SANTA ANA, Calif. - A ring accused of helping people from the Middle East obtain student visas by taking their proficiency exams and classes has exposed vulnerability in the nation's security tracking system for foreigners who attend U.S. schools, experts said yesterday.

The bust unsettled immigration authorities and federal lawmakers who implemented the sophisticated Foreign Student and Exchange Visitor Information System after learning one of the Sept. 11 hijackers had entered the United States on a student visa.

Immigration officials have broken up similar fraud rings recently in Miami; Orange County, Calif.; Atlanta and the Los Angeles area. All of those involved Korean students.

The scrutiny of foreign students once they arrive on a U.S. campus is a "serious chink in the armor" of the system, said Janice Kephart, former counsel to the 9/11 Commission and the national security policy director at the Washington, D.C.-based Center for Immigration Studies.

"Vulnerability with universities remains a top issue," she said. "It's a clean way to come into the U.S."

Federal prosecutors charged a California man Monday with operating a ring of illegal test-takers who helped dozens of Middle Eastern nationals fraudulently obtain and keep U.S. student visas in exchange for tens of thousands of dollars.

Authorities allege Eamonn Higgins, 46, and a dozen associates helped the students stay current on their immigration paperwork by attending classes in their name, writing term papers and taking finals with guaranteed grades of B or above.

The case also alarmed Rep.
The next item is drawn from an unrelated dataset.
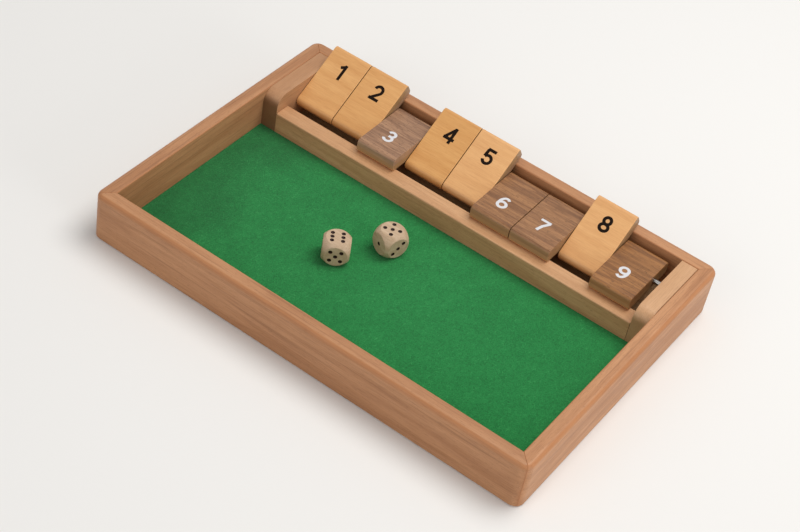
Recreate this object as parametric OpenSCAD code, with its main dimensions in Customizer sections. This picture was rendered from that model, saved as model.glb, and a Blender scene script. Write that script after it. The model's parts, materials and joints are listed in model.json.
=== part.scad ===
// Shut the box dice game: a felt-lined wooden tray with nine two-tone number
// tiles that flip over a steel rod, and two wooden dice.
// Millimetres, +X along the tray, +Y towards the tiles, +Z up. The origin is the
// middle of the tray's footprint, on the table.

/* [Tray] */
// Height of the tray's walls
frame_h = 31.5; // [26:0.5:45]
// Thickness of the tray's walls
wall_t = 9.3; // [8:0.1:14]
// Radius of the tray's four upright outer corners
corner_r = 6; // [3.5:0.5:7.5]
// Rounding of the walls' outer top edge
rim_round = 3; // [0.5:0.25:3.25]
// Easing of the walls' inner top edge
rim_ease = 0.8; // [0.3:0.1:2]
// Rounding of the walls' outer bottom edge
foot_round = 1.2; // [0.3:0.1:2]
// Depth of the dice well, from the front wall to the tile rail
well_d = 129.3; // [90:1:200]

/* [Floor] */
// Thickness of the plywood base board
base_t = 3; // [2:0.5:6]
// Height of the base board's underside above the table
base_lift = 2.4; // [2:0.2:5]
// Depth of the groove in the walls that holds the base board
groove_d = 4; // [2:0.5:6]
// Clearance of the base board in its groove, on each side
groove_gap = 0.15; // [0.05:0.05:0.3]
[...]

Gus M. Bilirakis, a Florida Republican who became interested in the student visa tracking system after a 2007 case at the University of South Florida.
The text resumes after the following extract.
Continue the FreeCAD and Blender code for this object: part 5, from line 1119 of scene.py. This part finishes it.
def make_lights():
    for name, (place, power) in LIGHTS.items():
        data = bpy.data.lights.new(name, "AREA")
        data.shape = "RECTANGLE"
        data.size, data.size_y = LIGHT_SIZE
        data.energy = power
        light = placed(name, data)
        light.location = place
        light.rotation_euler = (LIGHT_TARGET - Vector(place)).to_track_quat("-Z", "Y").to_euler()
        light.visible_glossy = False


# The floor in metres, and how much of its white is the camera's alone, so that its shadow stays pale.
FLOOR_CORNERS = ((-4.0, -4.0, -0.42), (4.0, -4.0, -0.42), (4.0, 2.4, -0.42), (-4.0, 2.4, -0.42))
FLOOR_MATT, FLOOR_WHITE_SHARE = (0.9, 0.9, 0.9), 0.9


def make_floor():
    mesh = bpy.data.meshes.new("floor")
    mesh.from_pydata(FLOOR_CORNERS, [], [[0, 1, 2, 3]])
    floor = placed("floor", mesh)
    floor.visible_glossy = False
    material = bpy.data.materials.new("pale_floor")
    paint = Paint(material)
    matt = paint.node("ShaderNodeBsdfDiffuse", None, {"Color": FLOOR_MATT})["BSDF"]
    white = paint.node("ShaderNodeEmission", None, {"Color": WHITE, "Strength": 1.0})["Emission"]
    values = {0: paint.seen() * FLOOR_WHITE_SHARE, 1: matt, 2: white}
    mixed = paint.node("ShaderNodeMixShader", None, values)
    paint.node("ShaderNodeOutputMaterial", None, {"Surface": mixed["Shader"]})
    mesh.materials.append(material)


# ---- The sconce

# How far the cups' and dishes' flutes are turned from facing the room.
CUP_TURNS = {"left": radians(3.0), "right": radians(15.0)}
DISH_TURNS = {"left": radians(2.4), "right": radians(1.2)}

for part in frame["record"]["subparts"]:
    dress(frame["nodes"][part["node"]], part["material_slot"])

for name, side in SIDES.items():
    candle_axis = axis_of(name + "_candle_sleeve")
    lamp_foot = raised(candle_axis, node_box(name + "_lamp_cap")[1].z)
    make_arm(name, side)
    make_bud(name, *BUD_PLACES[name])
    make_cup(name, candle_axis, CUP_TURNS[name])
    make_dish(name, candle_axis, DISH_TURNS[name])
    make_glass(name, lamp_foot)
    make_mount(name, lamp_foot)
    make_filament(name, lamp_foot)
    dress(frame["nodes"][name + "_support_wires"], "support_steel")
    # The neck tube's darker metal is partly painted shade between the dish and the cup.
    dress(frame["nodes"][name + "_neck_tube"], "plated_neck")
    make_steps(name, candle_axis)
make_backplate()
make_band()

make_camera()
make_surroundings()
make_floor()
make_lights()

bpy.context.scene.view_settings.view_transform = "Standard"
Bilirakis, a ranking member the House homeland security oversight and investigations subcommittee, is sponsoring a bill that would require in-person interviews of foreign students every 30 days during the school year and every 60 days during nonacademic periods.

Officials with U.S. Immigration and Customs Enforcement have not suggested the California ring was linked to terrorism.

Ten schools - seven community colleges and three California State University campuses - were affected.